Jean-Pierre Dardenne and his brother Luc have directed a handful of raw and intense dramas about individuals on the fringe of society about whom no one cares whether they live or die. For the most part these angry or rebellious outsiders struggle to survive: they include the 15-year old boy in The Promise who comes of age in a bleak Belgian town; a 17-year old girl in Rosetta who scavenges for food and sells off clothing in a desperate attempt to stay alive; the 16-year old boy in The Son who has just been released from a juvenile detention center; a young man in The Child who attempts to sell his baby; and a young Albanian woman in Lorna's Silence who is weighed down by dire circumstances. The Dardenne brothers have written:

"The moral imagination or the capacity to put oneself in the place of another. That's a little bit of what our films demand of the spectator."

That same moral challenge is at work in The Kid With a Bike. Cyril (Thomas Doret) is an unruly and desperate teenager who is living in a boy's home. He wants to connect with his father but can't reach him by phone. After a bit of detective work, Cyril discovers that his dad moved out of his old place and even sold his son's favorite bike for some immediate cash. Cyril can't accept that he has been abandoned.

In a doctor's office, Samantha (Cecile de France), a sensitive and emotionally outgoing hairdresser, witnesses this troubled boy's cry for help in his wild behavior. She volunteers to let Cyril stay with her on weekends and the boy's home agrees. Samantha's first act of mercy is locating the boy's bike and then tracking down his father. The meeting with his dad depresses Cyril for he finally realizes there is no hope for them living together or sharing a future. Despite Samantha's kindness and attention to his needs, this angry teenager falls under the influence of Wes (Egon Di Mateo), a street-smart drug dealer. This leads to a close and unfriendly encounter with a bicycle thief and a newspaper vendor and his son.

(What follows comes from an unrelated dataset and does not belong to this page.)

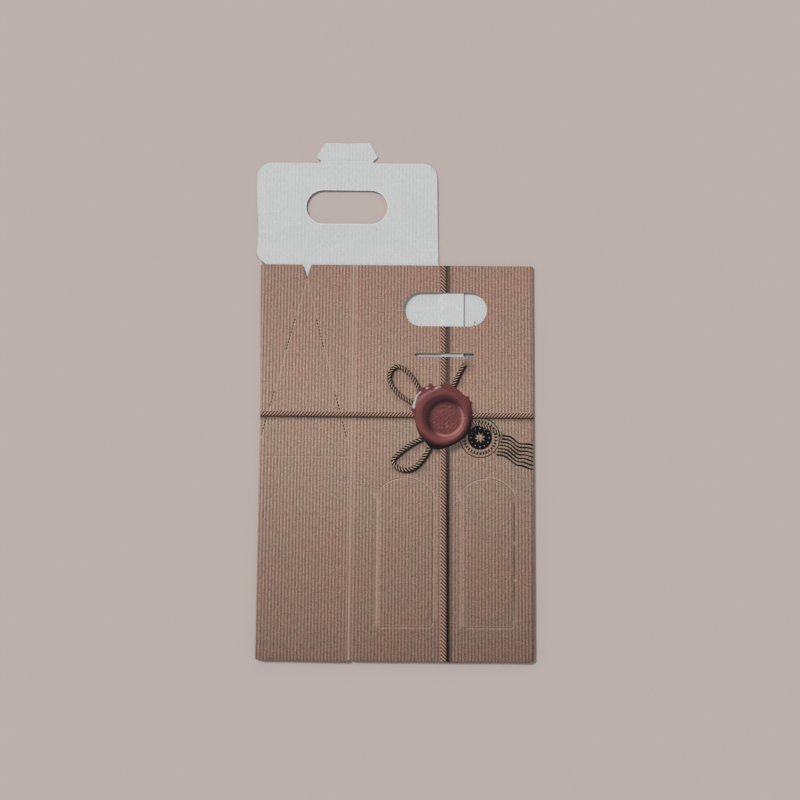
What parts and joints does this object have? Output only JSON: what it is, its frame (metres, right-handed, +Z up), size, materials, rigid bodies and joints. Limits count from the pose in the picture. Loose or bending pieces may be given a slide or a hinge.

The Kid With a Bike challenges us to identify with Cyril, a young boy who has a hard time facing the truth about his deadbeat dad or accepting Samantha's care and compassion. In these times when immigrants face incredible hatred, and when the poor and the unemployed are blamed for the economic morass, we need much more practice in the art of empathy. Religious writer Eric Kobell makes it clear why it is so hard to get into this spiritual practice:

"Empathy is risky business, which may be why we so often shy away from it. It's risky because when we extend ourselves to a person who is in pain we're allowing their condition to remind us of our own, remind us that what they are bearing is the human condition, and the inevitability to which we are all exposed."

The Boy With a Bike salutes one woman who proves to be skilled in empathy as she reaches out to an angry teenager with genuine love and openness.


Special features on the DVD include: Disc one: a trailer; Disc Two: a new conversation between film critic Kent Jones and directors Jean-Pierre and Luc Dardenne; an interview with actor Cécile de France; a new interview with actor Thomas Doret; Return to Seraing, a half-hour documentary in which the Dardennes revisit five locations from the film; and a booklet featuring an essay by critic Geoff Andrew.